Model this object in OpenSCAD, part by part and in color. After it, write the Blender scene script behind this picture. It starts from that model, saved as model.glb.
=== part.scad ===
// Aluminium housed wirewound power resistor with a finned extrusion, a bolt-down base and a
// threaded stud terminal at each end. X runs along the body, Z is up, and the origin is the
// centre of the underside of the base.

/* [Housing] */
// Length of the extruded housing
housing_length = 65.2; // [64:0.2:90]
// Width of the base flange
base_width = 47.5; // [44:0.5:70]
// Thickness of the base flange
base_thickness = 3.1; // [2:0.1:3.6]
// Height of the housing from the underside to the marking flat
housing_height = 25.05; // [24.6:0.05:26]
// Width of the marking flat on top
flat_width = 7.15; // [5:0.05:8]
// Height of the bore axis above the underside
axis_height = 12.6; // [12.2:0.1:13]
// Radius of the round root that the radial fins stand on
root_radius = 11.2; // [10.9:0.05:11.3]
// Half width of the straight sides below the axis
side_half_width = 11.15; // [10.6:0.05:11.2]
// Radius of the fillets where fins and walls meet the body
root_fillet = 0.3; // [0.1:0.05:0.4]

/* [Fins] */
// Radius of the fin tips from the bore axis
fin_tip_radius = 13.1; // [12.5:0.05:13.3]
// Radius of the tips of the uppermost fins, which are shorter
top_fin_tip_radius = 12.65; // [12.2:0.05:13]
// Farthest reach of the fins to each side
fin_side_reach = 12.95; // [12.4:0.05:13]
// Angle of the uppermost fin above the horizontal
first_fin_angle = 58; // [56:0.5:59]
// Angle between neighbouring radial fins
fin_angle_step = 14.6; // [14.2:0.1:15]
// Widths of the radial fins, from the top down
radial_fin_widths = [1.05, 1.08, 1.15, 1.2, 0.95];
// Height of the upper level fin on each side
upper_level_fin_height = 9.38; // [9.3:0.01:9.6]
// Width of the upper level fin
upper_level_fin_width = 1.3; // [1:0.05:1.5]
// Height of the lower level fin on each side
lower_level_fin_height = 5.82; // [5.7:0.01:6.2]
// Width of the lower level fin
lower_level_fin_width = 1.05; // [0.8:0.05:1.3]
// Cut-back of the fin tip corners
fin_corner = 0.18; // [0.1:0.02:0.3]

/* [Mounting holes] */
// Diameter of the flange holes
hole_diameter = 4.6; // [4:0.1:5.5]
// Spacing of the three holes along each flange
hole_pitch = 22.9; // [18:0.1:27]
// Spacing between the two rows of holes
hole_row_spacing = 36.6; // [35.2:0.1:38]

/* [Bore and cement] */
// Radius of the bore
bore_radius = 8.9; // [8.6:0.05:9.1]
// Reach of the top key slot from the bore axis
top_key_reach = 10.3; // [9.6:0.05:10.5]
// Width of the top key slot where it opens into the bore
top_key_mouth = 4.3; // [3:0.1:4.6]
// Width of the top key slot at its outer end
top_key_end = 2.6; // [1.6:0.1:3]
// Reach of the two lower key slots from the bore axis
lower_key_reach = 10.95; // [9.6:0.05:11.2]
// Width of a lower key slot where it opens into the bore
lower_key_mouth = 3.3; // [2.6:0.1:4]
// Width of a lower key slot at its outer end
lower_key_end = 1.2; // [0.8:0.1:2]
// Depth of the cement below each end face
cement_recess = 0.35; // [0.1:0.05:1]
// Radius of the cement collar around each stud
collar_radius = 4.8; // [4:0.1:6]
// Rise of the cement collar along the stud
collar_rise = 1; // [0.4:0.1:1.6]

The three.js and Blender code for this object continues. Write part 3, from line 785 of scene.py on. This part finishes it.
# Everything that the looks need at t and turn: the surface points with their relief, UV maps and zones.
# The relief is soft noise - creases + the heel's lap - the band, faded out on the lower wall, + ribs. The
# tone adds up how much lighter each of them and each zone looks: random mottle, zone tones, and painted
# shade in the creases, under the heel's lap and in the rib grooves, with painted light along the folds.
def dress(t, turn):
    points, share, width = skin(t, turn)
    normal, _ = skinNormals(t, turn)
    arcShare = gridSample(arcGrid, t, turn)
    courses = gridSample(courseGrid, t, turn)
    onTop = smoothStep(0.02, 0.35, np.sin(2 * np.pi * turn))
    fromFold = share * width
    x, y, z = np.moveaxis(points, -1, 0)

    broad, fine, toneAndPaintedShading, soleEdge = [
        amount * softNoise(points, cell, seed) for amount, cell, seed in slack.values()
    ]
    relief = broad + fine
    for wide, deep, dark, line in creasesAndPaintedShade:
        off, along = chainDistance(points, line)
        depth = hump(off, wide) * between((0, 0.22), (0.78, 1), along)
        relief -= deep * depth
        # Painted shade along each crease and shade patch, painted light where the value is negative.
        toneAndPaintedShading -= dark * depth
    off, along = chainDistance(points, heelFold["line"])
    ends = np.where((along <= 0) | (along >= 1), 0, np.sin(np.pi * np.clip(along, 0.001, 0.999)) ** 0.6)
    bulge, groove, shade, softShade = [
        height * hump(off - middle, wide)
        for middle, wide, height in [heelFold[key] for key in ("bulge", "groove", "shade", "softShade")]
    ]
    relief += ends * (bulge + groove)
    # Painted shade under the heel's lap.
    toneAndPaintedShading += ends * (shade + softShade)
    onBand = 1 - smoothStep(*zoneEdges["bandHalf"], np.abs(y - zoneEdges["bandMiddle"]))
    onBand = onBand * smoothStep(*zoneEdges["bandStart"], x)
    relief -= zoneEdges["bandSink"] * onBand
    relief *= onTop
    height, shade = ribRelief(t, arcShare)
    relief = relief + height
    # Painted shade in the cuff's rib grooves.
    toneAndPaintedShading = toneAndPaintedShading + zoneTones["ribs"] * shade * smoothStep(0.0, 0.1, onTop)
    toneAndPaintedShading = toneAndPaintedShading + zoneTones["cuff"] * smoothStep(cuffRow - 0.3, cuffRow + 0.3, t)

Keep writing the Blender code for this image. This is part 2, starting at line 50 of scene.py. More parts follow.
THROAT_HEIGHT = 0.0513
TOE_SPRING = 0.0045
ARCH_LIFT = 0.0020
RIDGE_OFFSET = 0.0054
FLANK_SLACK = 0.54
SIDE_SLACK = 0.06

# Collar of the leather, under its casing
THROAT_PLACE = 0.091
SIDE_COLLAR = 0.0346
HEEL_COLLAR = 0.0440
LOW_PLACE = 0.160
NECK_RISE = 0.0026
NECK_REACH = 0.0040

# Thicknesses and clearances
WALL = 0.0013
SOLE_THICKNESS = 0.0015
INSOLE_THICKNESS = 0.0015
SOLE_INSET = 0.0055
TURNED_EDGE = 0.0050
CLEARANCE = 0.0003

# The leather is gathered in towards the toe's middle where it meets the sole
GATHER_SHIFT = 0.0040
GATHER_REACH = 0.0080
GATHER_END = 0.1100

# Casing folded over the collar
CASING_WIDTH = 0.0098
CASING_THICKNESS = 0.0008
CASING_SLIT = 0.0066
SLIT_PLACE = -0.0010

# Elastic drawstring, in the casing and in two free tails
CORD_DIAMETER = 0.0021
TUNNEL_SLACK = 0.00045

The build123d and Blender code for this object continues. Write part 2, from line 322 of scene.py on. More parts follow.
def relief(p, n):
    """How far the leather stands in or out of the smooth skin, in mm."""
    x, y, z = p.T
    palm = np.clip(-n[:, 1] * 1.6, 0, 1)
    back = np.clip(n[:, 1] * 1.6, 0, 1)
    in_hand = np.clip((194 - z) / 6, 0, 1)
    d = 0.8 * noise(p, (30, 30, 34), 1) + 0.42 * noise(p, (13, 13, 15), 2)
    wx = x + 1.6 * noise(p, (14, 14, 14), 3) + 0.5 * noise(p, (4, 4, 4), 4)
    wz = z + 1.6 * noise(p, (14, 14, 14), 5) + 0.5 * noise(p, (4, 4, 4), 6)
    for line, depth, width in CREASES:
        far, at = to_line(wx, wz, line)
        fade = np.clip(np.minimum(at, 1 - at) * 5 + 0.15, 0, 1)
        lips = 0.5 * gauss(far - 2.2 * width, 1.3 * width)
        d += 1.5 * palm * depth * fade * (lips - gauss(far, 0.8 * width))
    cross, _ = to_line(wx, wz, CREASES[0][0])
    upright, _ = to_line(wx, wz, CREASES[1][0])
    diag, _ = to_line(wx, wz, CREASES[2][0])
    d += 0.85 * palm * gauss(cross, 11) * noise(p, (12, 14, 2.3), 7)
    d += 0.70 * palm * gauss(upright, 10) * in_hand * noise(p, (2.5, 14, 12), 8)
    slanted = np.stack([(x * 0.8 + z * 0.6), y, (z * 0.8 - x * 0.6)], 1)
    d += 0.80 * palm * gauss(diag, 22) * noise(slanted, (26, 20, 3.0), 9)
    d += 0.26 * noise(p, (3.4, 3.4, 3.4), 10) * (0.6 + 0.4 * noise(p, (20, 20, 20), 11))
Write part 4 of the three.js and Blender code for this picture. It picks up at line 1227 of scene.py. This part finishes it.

------------------------------------------------------------

=== Goal of the exercise ===
Starting at the first line of the records, print each line exactly, stopping after the line that contains "of the base.".

=== Answer to the problem ===
Model this object in OpenSCAD, part by part and in color. After it, write the Blender scene script behind this picture. It starts from that model, saved as model.glb.
=== part.scad ===
// Aluminium housed wirewound power resistor with a finned extrusion, a bolt-down base and a
// threaded stud terminal at each end. X runs along the body, Z is up, and the origin is the
// centre of the underside of the base.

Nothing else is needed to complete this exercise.